• **TASK REQUIREMENTS**:
Every entry must be copied word for word.

begin

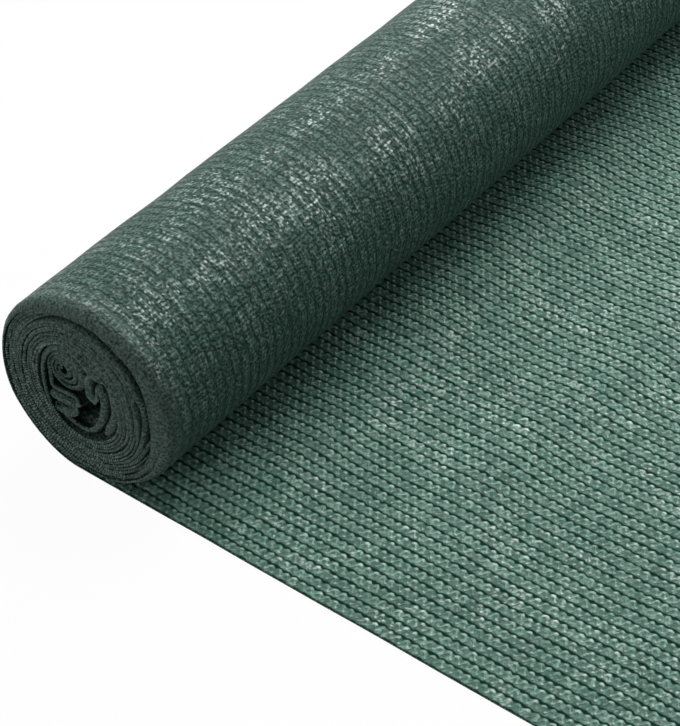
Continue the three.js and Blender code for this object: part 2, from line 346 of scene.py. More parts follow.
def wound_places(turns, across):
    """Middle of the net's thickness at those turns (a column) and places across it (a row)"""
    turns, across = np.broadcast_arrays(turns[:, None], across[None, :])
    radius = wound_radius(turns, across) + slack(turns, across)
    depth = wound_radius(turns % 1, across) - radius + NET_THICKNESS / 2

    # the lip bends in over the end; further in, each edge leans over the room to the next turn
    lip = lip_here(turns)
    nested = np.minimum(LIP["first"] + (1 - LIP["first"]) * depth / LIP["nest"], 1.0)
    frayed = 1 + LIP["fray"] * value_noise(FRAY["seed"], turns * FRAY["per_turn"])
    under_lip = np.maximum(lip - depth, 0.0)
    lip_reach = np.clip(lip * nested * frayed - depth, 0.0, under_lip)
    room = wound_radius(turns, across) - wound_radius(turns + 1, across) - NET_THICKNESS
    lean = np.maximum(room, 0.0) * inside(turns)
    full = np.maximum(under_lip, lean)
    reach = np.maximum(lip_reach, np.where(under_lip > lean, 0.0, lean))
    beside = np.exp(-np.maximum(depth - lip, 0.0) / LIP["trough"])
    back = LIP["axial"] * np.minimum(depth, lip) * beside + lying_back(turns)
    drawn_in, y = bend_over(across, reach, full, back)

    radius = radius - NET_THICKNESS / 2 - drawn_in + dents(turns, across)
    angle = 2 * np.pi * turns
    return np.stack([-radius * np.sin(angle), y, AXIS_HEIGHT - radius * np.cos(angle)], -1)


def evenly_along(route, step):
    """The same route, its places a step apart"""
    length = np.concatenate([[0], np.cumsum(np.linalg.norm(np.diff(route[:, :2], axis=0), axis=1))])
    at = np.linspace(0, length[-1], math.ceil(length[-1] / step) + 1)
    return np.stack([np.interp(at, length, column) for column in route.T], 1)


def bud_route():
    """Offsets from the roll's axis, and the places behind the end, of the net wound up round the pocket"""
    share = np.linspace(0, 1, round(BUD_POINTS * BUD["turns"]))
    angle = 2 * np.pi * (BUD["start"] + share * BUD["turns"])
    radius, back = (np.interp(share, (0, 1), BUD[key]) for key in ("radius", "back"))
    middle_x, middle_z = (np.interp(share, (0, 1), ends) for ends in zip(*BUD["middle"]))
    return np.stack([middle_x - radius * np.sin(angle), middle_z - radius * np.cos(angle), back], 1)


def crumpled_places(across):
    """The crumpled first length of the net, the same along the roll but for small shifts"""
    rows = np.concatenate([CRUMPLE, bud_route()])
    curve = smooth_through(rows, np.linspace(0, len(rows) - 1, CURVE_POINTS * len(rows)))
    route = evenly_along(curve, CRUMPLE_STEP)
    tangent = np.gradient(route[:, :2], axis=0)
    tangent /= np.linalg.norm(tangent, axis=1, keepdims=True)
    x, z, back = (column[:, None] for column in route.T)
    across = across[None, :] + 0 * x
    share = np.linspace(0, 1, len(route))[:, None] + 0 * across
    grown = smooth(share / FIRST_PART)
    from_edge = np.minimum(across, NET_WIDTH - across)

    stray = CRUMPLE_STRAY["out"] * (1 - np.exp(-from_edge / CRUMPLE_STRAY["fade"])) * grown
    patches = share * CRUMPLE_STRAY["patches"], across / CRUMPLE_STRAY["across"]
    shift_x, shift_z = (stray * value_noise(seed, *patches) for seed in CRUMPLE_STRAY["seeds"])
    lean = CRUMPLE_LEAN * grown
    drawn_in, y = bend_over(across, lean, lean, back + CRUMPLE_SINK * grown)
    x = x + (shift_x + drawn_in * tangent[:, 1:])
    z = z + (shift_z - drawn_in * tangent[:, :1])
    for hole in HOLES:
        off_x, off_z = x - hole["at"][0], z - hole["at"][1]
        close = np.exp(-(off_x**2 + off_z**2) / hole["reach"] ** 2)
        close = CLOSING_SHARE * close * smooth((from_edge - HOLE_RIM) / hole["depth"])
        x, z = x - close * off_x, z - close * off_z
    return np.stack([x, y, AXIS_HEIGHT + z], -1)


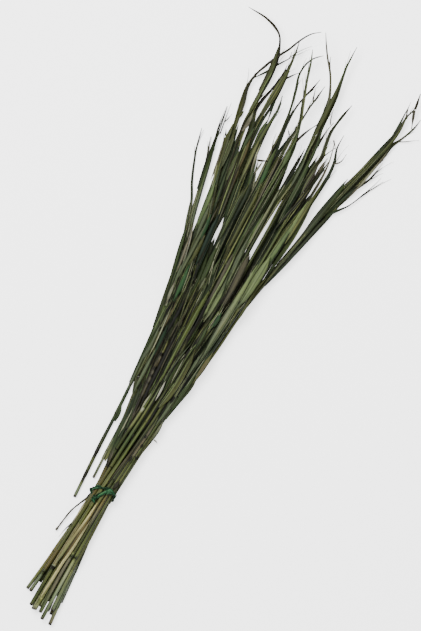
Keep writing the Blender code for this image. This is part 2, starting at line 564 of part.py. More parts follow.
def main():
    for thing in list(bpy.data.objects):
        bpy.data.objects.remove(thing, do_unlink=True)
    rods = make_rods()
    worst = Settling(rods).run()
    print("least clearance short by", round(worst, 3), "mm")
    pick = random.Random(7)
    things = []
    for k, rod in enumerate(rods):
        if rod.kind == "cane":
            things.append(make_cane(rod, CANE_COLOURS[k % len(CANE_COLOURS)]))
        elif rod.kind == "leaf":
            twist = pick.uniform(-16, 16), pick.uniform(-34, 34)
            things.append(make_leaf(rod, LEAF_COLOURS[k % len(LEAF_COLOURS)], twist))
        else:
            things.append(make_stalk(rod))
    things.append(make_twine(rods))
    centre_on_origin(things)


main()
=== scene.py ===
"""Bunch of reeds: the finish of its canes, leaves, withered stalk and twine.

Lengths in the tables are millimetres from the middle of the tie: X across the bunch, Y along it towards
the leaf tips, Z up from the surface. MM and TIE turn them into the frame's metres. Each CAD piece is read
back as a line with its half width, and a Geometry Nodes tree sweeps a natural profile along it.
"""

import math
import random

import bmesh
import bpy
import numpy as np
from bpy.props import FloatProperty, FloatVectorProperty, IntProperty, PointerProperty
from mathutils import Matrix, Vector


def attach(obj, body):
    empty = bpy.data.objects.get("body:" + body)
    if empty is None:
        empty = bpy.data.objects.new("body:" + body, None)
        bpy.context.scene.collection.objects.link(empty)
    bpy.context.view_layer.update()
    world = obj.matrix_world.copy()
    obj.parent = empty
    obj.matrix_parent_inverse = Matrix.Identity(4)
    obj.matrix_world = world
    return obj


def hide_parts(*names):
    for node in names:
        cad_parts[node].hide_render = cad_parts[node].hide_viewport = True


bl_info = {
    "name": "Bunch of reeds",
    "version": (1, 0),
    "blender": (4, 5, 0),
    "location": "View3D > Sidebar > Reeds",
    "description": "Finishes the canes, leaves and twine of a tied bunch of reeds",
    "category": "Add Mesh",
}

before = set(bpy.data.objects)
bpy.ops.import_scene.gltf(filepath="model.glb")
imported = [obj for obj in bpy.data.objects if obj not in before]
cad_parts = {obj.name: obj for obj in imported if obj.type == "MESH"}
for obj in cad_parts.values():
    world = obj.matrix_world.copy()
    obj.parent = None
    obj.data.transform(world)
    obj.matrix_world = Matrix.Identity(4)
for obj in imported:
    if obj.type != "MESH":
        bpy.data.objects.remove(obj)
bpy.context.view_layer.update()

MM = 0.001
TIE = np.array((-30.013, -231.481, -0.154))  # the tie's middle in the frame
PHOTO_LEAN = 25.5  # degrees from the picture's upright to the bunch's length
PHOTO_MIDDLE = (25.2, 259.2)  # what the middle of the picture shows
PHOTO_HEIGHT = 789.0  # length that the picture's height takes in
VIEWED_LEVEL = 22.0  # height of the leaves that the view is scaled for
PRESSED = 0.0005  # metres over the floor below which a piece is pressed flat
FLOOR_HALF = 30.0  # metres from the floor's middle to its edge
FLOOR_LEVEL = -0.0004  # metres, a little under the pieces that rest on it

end

• **TASK ANSWER**:
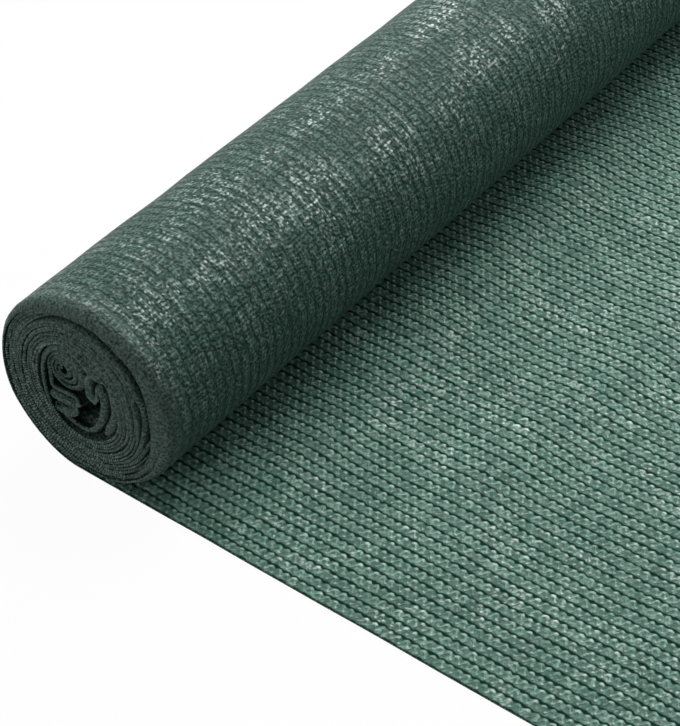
Continue the three.js and Blender code for this object: part 2, from line 346 of scene.py. More parts follow.
def wound_places(turns, across):
    """Middle of the net's thickness at those turns (a column) and places across it (a row)"""
    turns, across = np.broadcast_arrays(turns[:, None], across[None, :])
    radius = wound_radius(turns, across) + slack(turns, across)
    depth = wound_radius(turns % 1, across) - radius + NET_THICKNESS / 2

    # the lip bends in over the end; further in, each edge leans over the room to the next turn
    lip = lip_here(turns)
    nested = np.minimum(LIP["first"] + (1 - LIP["first"]) * depth / LIP["nest"], 1.0)
    frayed = 1 + LIP["fray"] * value_noise(FRAY["seed"], turns * FRAY["per_turn"])
    under_lip = np.maximum(lip - depth, 0.0)
    lip_reach = np.clip(lip * nested * frayed - depth, 0.0, under_lip)
    room = wound_radius(turns, across) - wound_radius(turns + 1, across) - NET_THICKNESS
    lean = np.maximum(room, 0.0) * inside(turns)
    full = np.maximum(under_lip, lean)
    reach = np.maximum(lip_reach, np.where(under_lip > lean, 0.0, lean))
    beside = np.exp(-np.maximum(depth - lip, 0.0) / LIP["trough"])
    back = LIP["axial"] * np.minimum(depth, lip) * beside + lying_back(turns)
    drawn_in, y = bend_over(across, reach, full, back)

    radius = radius - NET_THICKNESS / 2 - drawn_in + dents(turns, across)
    angle = 2 * np.pi * turns
    return np.stack([-radius * np.sin(angle), y, AXIS_HEIGHT - radius * np.cos(angle)], -1)


def evenly_along(route, step):
    """The same route, its places a step apart"""
    length = np.concatenate([[0], np.cumsum(np.linalg.norm(np.diff(route[:, :2], axis=0), axis=1))])
    at = np.linspace(0, length[-1], math.ceil(length[-1] / step) + 1)
    return np.stack([np.interp(at, length, column) for column in route.T], 1)


def bud_route():
    """Offsets from the roll's axis, and the places behind the end, of the net wound up round the pocket"""
    share = np.linspace(0, 1, round(BUD_POINTS * BUD["turns"]))
    angle = 2 * np.pi * (BUD["start"] + share * BUD["turns"])
    radius, back = (np.interp(share, (0, 1), BUD[key]) for key in ("radius", "back"))
    middle_x, middle_z = (np.interp(share, (0, 1), ends) for ends in zip(*BUD["middle"]))
    return np.stack([middle_x - radius * np.sin(angle), middle_z - radius * np.cos(angle), back], 1)


def crumpled_places(across):
    """The crumpled first length of the net, the same along the roll but for small shifts"""
    rows = np.concatenate([CRUMPLE, bud_route()])
    curve = smooth_through(rows, np.linspace(0, len(rows) - 1, CURVE_POINTS * len(rows)))
    route = evenly_along(curve, CRUMPLE_STEP)
    tangent = np.gradient(route[:, :2], axis=0)
    tangent /= np.linalg.norm(tangent, axis=1, keepdims=True)
    x, z, back = (column[:, None] for column in route.T)
    across = across[None, :] + 0 * x
    share = np.linspace(0, 1, len(route))[:, None] + 0 * across
    grown = smooth(share / FIRST_PART)
    from_edge = np.minimum(across, NET_WIDTH - across)

    stray = CRUMPLE_STRAY["out"] * (1 - np.exp(-from_edge / CRUMPLE_STRAY["fade"])) * grown
    patches = share * CRUMPLE_STRAY["patches"], across / CRUMPLE_STRAY["across"]
    shift_x, shift_z = (stray * value_noise(seed, *patches) for seed in CRUMPLE_STRAY["seeds"])
    lean = CRUMPLE_LEAN * grown
    drawn_in, y = bend_over(across, lean, lean, back + CRUMPLE_SINK * grown)
    x = x + (shift_x + drawn_in * tangent[:, 1:])
    z = z + (shift_z - drawn_in * tangent[:, :1])
    for hole in HOLES:
        off_x, off_z = x - hole["at"][0], z - hole["at"][1]
        close = np.exp(-(off_x**2 + off_z**2) / hole["reach"] ** 2)
        close = CLOSING_SHARE * close * smooth((from_edge - HOLE_RIM) / hole["depth"])
        x, z = x - close * off_x, z - close * off_z
    return np.stack([x, y, AXIS_HEIGHT + z], -1)


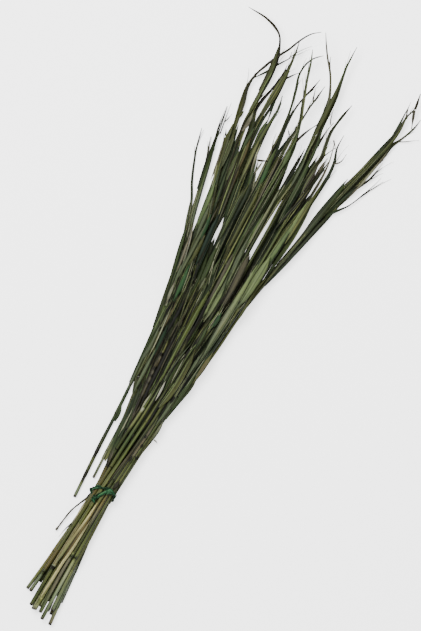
Keep writing the Blender code for this image. This is part 2, starting at line 564 of part.py. More parts follow.
def main():
    for thing in list(bpy.data.objects):
        bpy.data.objects.remove(thing, do_unlink=True)
    rods = make_rods()
    worst = Settling(rods).run()
    print("least clearance short by", round(worst, 3), "mm")
    pick = random.Random(7)
    things = []
    for k, rod in enumerate(rods):
        if rod.kind == "cane":
            things.append(make_cane(rod, CANE_COLOURS[k % len(CANE_COLOURS)]))
        elif rod.kind == "leaf":
            twist = pick.uniform(-16, 16), pick.uniform(-34, 34)
            things.append(make_leaf(rod, LEAF_COLOURS[k % len(LEAF_COLOURS)], twist))
        else:
            things.append(make_stalk(rod))
    things.append(make_twine(rods))
    centre_on_origin(things)


main()
=== scene.py ===
"""Bunch of reeds: the finish of its canes, leaves, withered stalk and twine.

Lengths in the tables are millimetres from the middle of the tie: X across the bunch, Y along it towards
the leaf tips, Z up from the surface. MM and TIE turn them into the frame's metres. Each CAD piece is read
back as a line with its half width, and a Geometry Nodes tree sweeps a natural profile along it.
"""

import math
import random

import bmesh
import bpy
import numpy as np
from bpy.props import FloatProperty, FloatVectorProperty, IntProperty, PointerProperty
from mathutils import Matrix, Vector


def attach(obj, body):
    empty = bpy.data.objects.get("body:" + body)
    if empty is None:
        empty = bpy.data.objects.new("body:" + body, None)
        bpy.context.scene.collection.objects.link(empty)
    bpy.context.view_layer.update()
    world = obj.matrix_world.copy()
    obj.parent = empty
    obj.matrix_parent_inverse = Matrix.Identity(4)
    obj.matrix_world = world
    return obj


def hide_parts(*names):
    for node in names:
        cad_parts[node].hide_render = cad_parts[node].hide_viewport = True


bl_info = {
    "name": "Bunch of reeds",
    "version": (1, 0),
    "blender": (4, 5, 0),
    "location": "View3D > Sidebar > Reeds",
    "description": "Finishes the canes, leaves and twine of a tied bunch of reeds",
    "category": "Add Mesh",
}

before = set(bpy.data.objects)
bpy.ops.import_scene.gltf(filepath="model.glb")
imported = [obj for obj in bpy.data.objects if obj not in before]
cad_parts = {obj.name: obj for obj in imported if obj.type == "MESH"}
for obj in cad_parts.values():
    world = obj.matrix_world.copy()
    obj.parent = None
    obj.data.transform(world)
    obj.matrix_world = Matrix.Identity(4)
for obj in imported:
    if obj.type != "MESH":
        bpy.data.objects.remove(obj)
bpy.context.view_layer.update()

MM = 0.001
TIE = np.array((-30.013, -231.481, -0.154))  # the tie's middle in the frame
PHOTO_LEAN = 25.5  # degrees from the picture's upright to the bunch's length
PHOTO_MIDDLE = (25.2, 259.2)  # what the middle of the picture shows
PHOTO_HEIGHT = 789.0  # length that the picture's height takes in
VIEWED_LEVEL = 22.0  # height of the leaves that the view is scaled for
PRESSED = 0.0005  # metres over the floor below which a piece is pressed flat
FLOOR_HALF = 30.0  # metres from the floor's middle to its edge
FLOOR_LEVEL = -0.0004  # metres, a little under the pieces that rest on it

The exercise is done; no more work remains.